With the F5 PRO-enabled Monitoring Pack, those maintenance modes can be automated and orchestrated from within System Center. This can either be done manually through the System Center management interface or automatically using the F5 PRO-enabled Monitoring Pack tools; System Center includes a specific action to move a server into maintenance mode. The administrator can take down applications and systems via System Center (both physical and virtual systems) and BIG-IP LTM will take care of moving those active connections to already running systems. In addition, the F5 PRO-enabled Monitoring Pack is aware that the system is in maintenance mode and even though it is no longer accepting application traffic — a critical health state that would normally generate alerts—BIG-IP LTM will not take independent action because it’s aware that that the system is in maintenance mode.

Once maintenance is complete and the systems are again in normal operating order, BIG-IP LTM will begin sending new connections to those systems. This maintenance orchestration can be repeated as needed on all BIG-IP application server objects that are part of the application server pool.

Monitoring and Managing Device Failover

In addition to monitoring application system and traffic availability, the F5 PRO-enabled Monitoring Pack can also monitor, and manage, the BIG-IP devices themselves. System Center can be configured to manage BIG-IP devices in the same way that it can manage application servers, through thresholds, monitors, user connections, and more.

For example, System Center can be configured to monitor application traffic through a particular BIG-IP LTM device that is running as the active member of a redundant BIG-IP pair. If System Center detects a change in the monitored statistic, such as a drop of application traffic below a set threshold, it can trigger the standby BIG-IP device in the pair to become active and take over application traffic that the original BIG-IP device was managing. While the pair of BIG-IP devices monitor each other and can failover between devices, System Center takes that monitoring and failover action a step further by integrating additional application traffic and system data into the failover monitoring. BIG-IP devices can be forced to fail over for any number of situations monitored by System Center based on business need rather than a straight loss of available application traffic.


Although management has long been neglected, it remains one of, if not the most important components. Physical, virtual, and application services need to be monitored, managed, and deployed based on need. Under-provisioning systems and application services results in a shortage of resources. Over-provisioning system and application services results in wasted resources. Management of the services and their availability is paramount to any modern, dynamic data center, be it a traditional physical data center or a virtualized one.

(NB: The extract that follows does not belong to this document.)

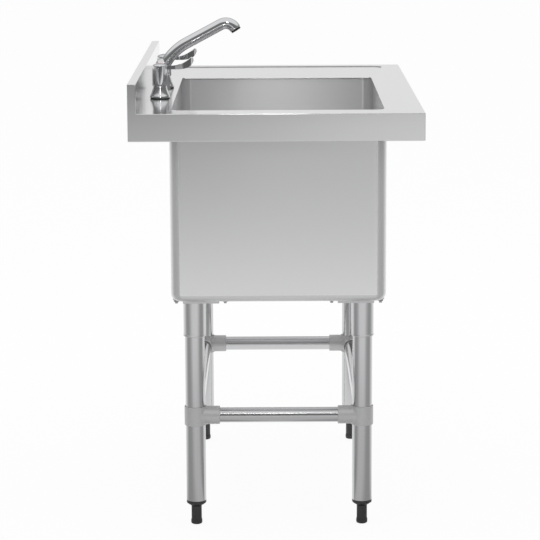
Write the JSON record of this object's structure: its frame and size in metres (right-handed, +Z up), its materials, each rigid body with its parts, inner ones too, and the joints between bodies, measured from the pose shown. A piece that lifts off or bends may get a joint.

As data centers continue to become more complex, management tools struggle to keep up with these dynamic changes. Microsoft System Center 2012 is a suite of tools leading the pack in adapting to the changing data center model, and F5 is able to take advantage of this strong, secure platform for managing ADCs and policies throughout the data center. Microsoft System Center enables application, network, and system administrators to manage their BIG-IP Application Delivery Controllers through a shared, common management platform without using yet another management solution or relying solely on on-box management. The same platform that manages all services in the data center — physical and virtual systems together—can now incorporate the entire Application Delivery Network.

By leveraging Microsoft System Center (along with other tools such as System Center Virtual Machine Manager), the F5 PRO-enabled Monitoring Pack for Microsoft System Center is helping to bring application delivery, network management, and systems management into the data center management context. Together these tools integrate complete ADN monitoring and provisioning with systems management tools and the decision processes. With the F5 PRO-enabled Monitoring Pack for Microsoft System Center, every element of the data center, such as host hardware capacity, network health, VM management, and application health, can now be correlated to achieve true provisioning of application delivery services.